The first half of the dissertation explores visually grounded speech (VGS), a learning setup where speech is represented along with a semantically related image, similar to human language acquisition. We first introduce FaST-VGS, an end-to-end model for speech-image retrieval that matches the accuracy of a cascaded approach reliant on automatic speech recognition (ASR). By integrating unimodal and multimodal self-supervised learning, we then propose FaST-VGS+, which learns semantically rich speech representations, achieving state-of-the-art results on downstream semantic tasks. Finally, we propose and analyze a visually grounded self-supervised model, VG-HuBERT, for unsupervised discovery of word- and syllable-level units.
The second half of the dissertation focuses on generation tasks.
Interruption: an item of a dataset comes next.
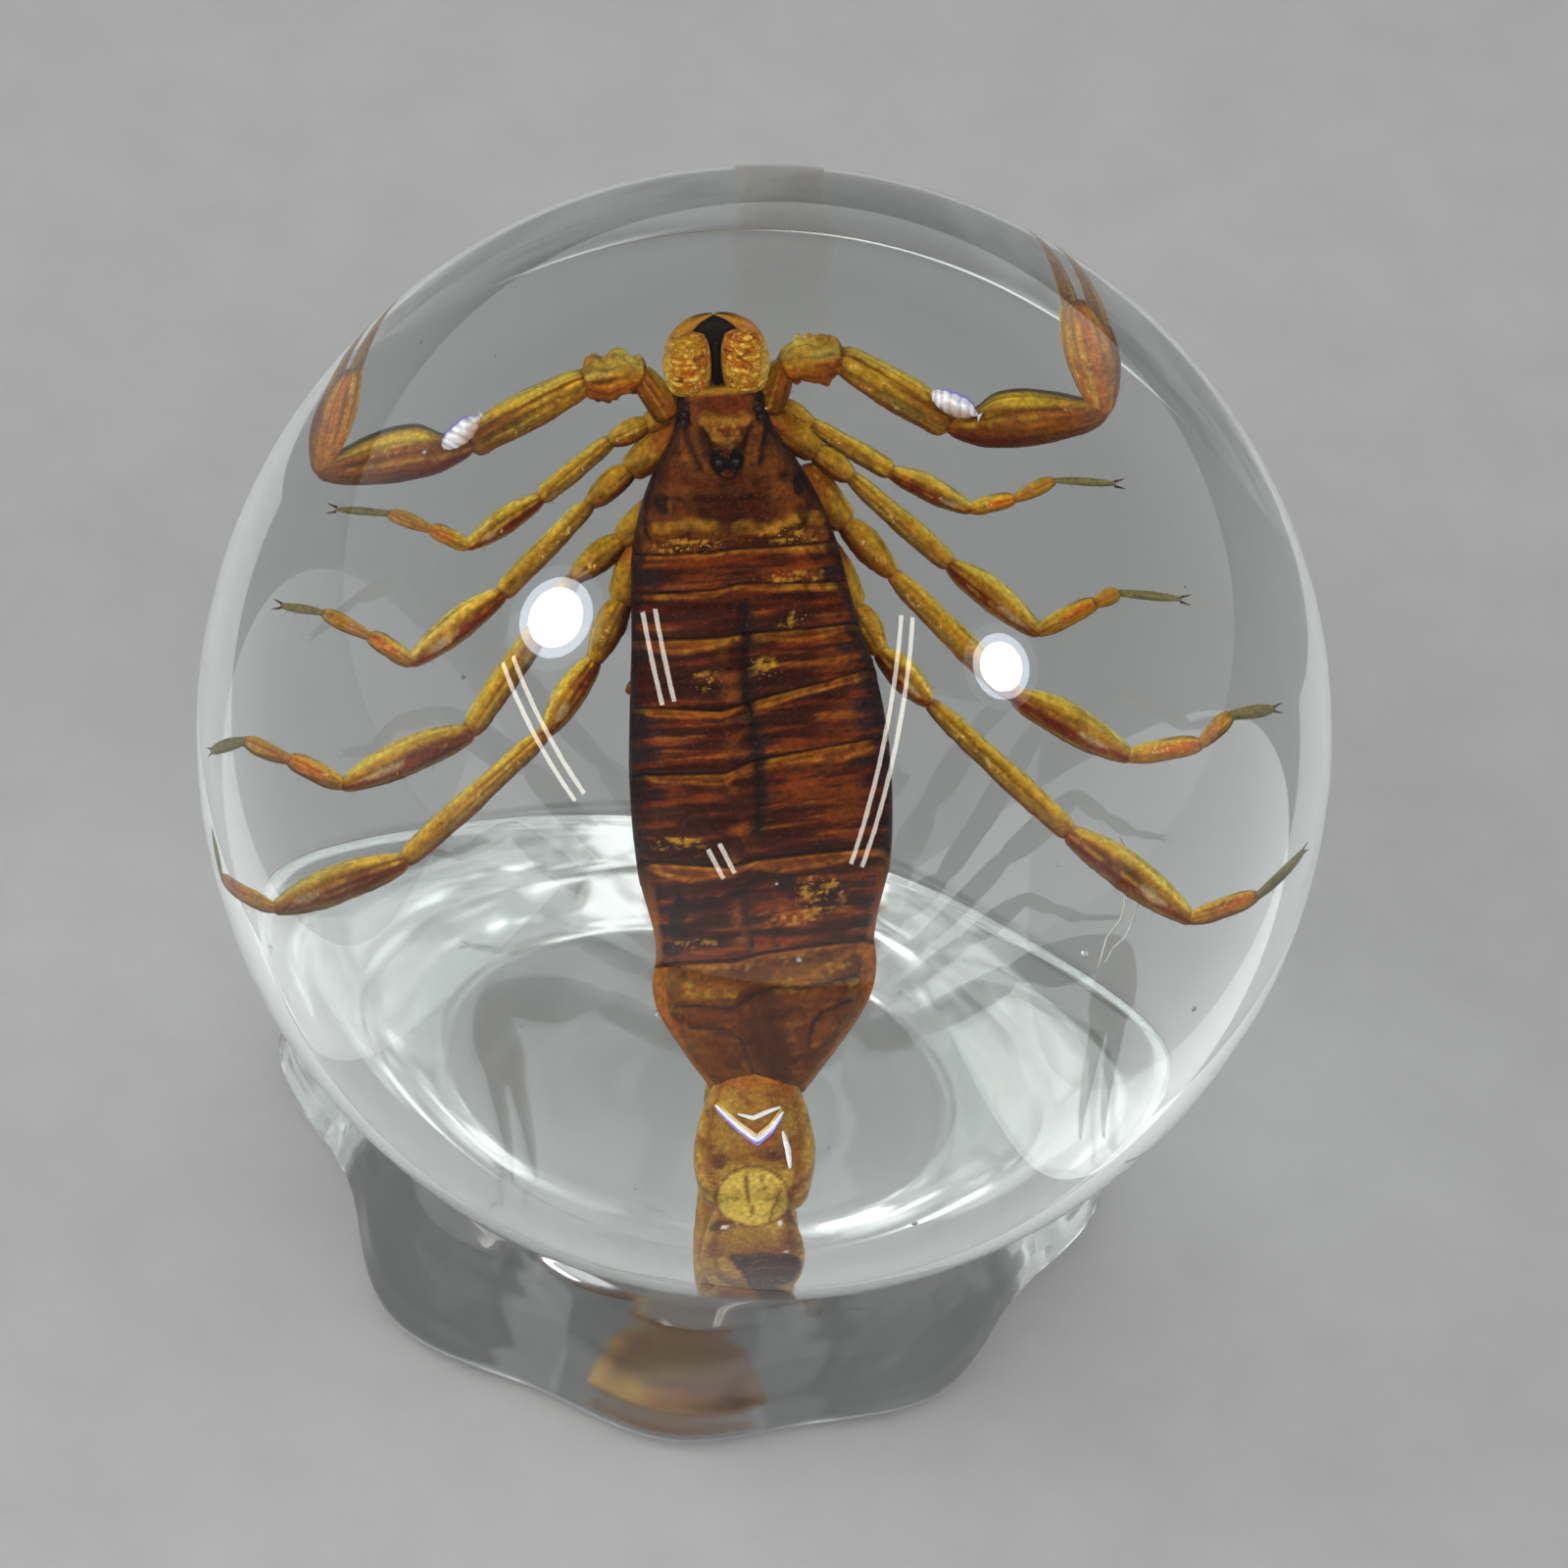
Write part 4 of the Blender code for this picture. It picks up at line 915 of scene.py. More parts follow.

For all presented works, we adopt a minimalist design philosophy, aiming to learn latent structures in audio for generation by jointly modeling audio with other modalities.
We first develop a video-conditioned sound generation model that implicitly disentangles foreground and background sounds via multimodal audio-visual learning, attaining state-of-the-art action-to-sound generation performance.
The next two chapters advance the field of speech generation. We propose VoiceCraft, a neural codec language model (NCLM) unifying text-to-speech (TTS) and speech editing, and has emerged as a widely adopted tool in the synthesis community; next, by analyzing the common pitfalls of existing NCLM-based TTS models, we propose VoiceStar, a robust NCLM-based TTS model, that is capable of controlling the output duration and extrapolating to unseen output length, achieving state-of-the-art performance on both short-form and long-form TTS benchmarks. Both VoiceCraft and VoiceStar are end-to-end models that implicitly disentangle speaker identity and lexical content, achieving voice cloning TTS without relying on external hand-engineered modules.
In conclusion, we outline future directions for unified audio generation, emphasizing seamless integration of multimodal information and controllability.